Vocaloid ? Qu’est-ce donc ?

Sur cette vidéo, nous pouvons voir Hatsune Miku ("Hatsuné Miku" 初音ミク) chanter sur scène un de ses titres phares "World is mine" (Par Ryo/Supercell). Miku signifie « futur », hatsu « premier », et ne « son », son nom l’identifie donc « premier son du futur ».

Sauf que Miku n’est pas réelle ! Comment des millions de fans peuvent aimer cette chanteuse aux interminables couettes turquoise ? Miku n’est point un holograme 3D, mais projetée sur un DILAD screen transparent (une sorte de plexiglass fait pour la projection d’images), et est acompagnée par des musiciens jouant sur des morceaux composés par des ammateurs, devenus pour les plus doués, professionnels…

Accordez nous donc un peu de votre temps pour lire cette explication... :)



Illustration officielle de Hatsune Miku par Kei.

I) Le logiciel

Vocaloid est un logiciel de synthèse vocale sous la forme d’un logiciel MAO (Musique Assistée par Ordinateur). Les voix (voice bank) sont enregistrées avec des voix de chanteurs ou de comédiens de doublage (seiyus au Japon), puis après l’échantillonnage de la voix, elle est ensuite travaillée grâce à la technologie de Yamaha.

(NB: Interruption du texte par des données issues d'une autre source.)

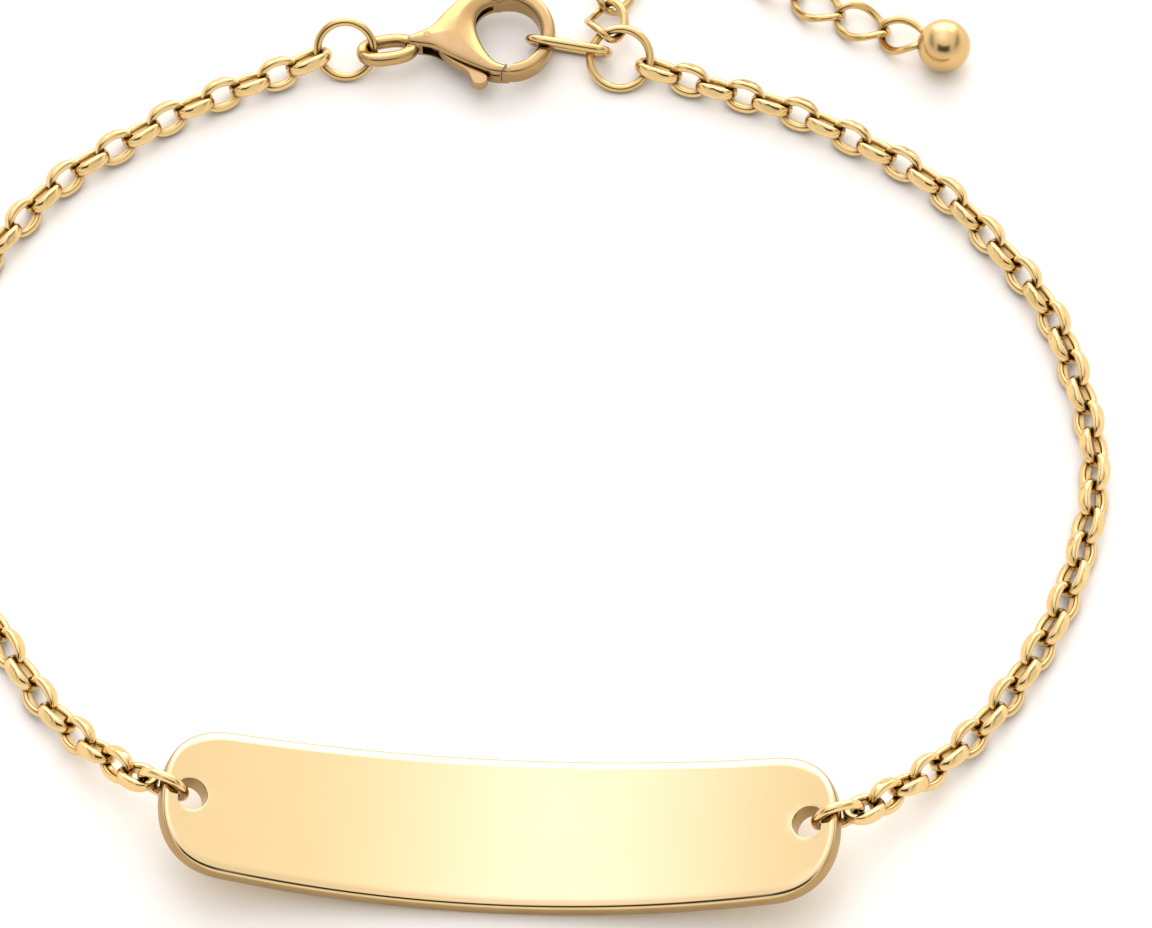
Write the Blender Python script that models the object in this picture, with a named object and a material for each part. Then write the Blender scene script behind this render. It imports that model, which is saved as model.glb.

Après portage dans le logiciel, il est possible de former un chant avec paroles, différents timbres de voix ou autres effets pour rendre le chant naturel. Quand la voix est prête, parfois un design de personnage est associé à la voix pour rendre le logiciel plus sympathique.

Yamaha n’a pas le monopole de création de personnages Vocaloid, bien d’autres sociétés ont créé elles aussi des Vocaloids (Voice Bank + personnage utilisant la technologie de Yamaha) comme par exemple Crypton Future Media, inc., AH-Software, Internet-CO, Zero-G Limited,… La liste de créateurs de Vocaloid est longue.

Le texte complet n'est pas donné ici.